O histórico de conflitos pode ser apresentado desde o ano de 2009, um ano após a data de criação do PA Flor do Amazonas, em que o camponês Gildézio Alves Borges, conhecido como Neguinho, foi assassinado às margens de um riacho. Anos mais tarde, dessa vez já no acampamento Boa Sorte, durante a primeira reintegração de posse sobre o processo: 7030302-08.2017.8.22.0001, requerida por Hernando Linhares Neto, ocorrida em 07 de dezembro de 2017, o sem-terra Hugo Rabelo Leite foi quem perdeu sua vida.

São inúmeras as ações de pistolagem noticiadas e registradas judicialmente nesta área. O que levou à fala do Procurador do Ministério Público Federal (MPF-RO) Raphael Bevilaqua, a afirma que “pistolagem envolvendo agentes de segurança pública é muito comum na região. Eles agem como uma milícia rural” (Dolce, 2020).

Existem milícias que agem em prol de latifundiários, estes que, mesmo declarando que não precisam de terra, afirmam que são os donos pelo fato de a terem comprado. E em função disso, impõe terror às famílias, ao usar a farda e pistolas pagas com o dinheiro público para ameaçar sem-terras pais e mães de família que lutam pelo direito de ter um pedaço de terra para sobreviverem com suas famílias.

 

Atividade de agroecologia com família do Boa Sorte

Em julho de 2019 houve nova ameaça judicial de iminente despejo após a justiça estadual transformar um interdito proibitório [1] em reintegração de posse, com base no processo 7042089-97.2018.8.22.0001, a pedido de Marselha Rita Serrate de Araújo. O processo refere-se ao Lote de Terras n.º 03, setor 08 localizado na Gleba Baixo Candeias e Igarapé Três Casas. Lote este que os moradores alegam não existir e que a área ocupada pelas famílias corresponde ao Lote 19 conforme é apresentado no mapa do Incra e no mapa seguinte construído com as informações do Incra e dos moradores do Boa Sorte.

 

 

Mapa do Incra cedido aos moradores do Acampamento Boa Sorte
 
No documento da decisão assinada no dia 05 de outubro de 2020 fica expresso que: [...]A comprovação da posse pela autora, antes da ocupação pelos requeridos, não está devidamente demonstrada, mormente diante das informações apresentadas pelo MPF, que evidencia o tempo em que os requeridos encontram-se no local (seria desde 2016), e que os lotes 03 e 04 sequer existem no mapa da área e os ocupantes estariam no lote 19[...] (MPF, 2020).

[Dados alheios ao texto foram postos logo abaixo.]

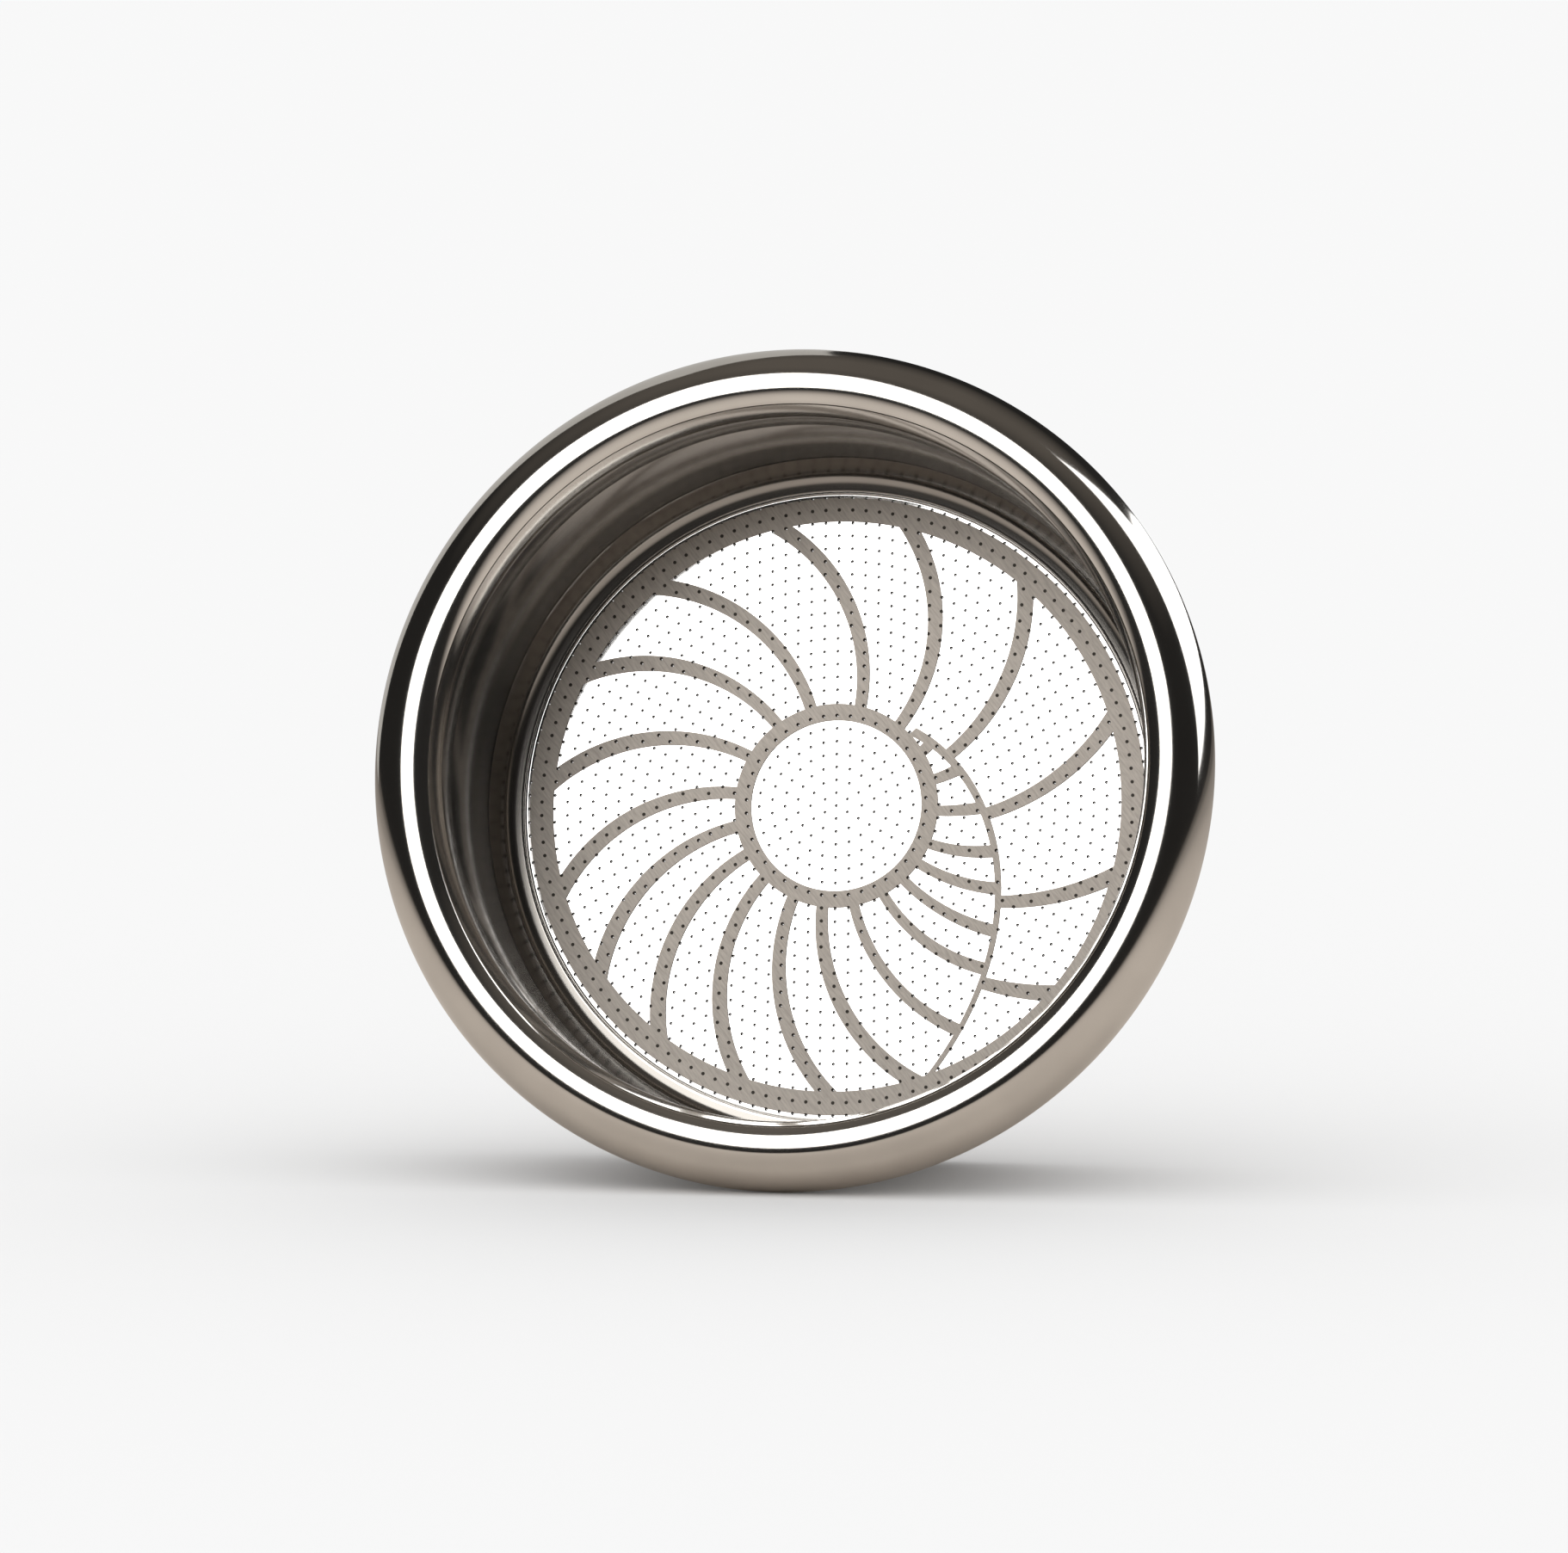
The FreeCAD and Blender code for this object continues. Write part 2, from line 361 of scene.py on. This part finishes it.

Mapa dos lotes que compõe a área do Acampamento Boa Sorte

A área do acampamento Boa Sorte possui 118 lotes com 80 famílias, cultivando nos moldes da produção da agricultura familiar, ou seja, realizando de fato a função social da terra. O do Lote 19, requerido por Marselha Rita Serrate de Araújo como se fosse o Lote 03 do setor 08. A área de aproximadamente 884,95 hectares é ocupada por 26 famílias, com aproximadamente 34 crianças em idade escolar, e com grande produção de macaxeira, banana, abacaxi, batata doce, abóbora, mamão e criação de pequenos animais, que abastecem as cidades de Candeias do Jamary e de Porto Velho.

                                                     Parte do que é produzido pelas famílias do Boa Sorte

Após a memória do processo de luta das famílias que ocupam a área do Acampamento Boa Sorte espera-se que, assim como diz a decisão do referido processo, a proteção aos direitos inerentes à propriedade e à posse se adeque, de fato, aos princípios da dignidade humana e da função social da Terra e não apenas aos interesses particulares engendrados no modo de produção capitalista que acumula e degrada o meio ambiente e os sujeitos sociais, coletivos e culturais da Amazônia.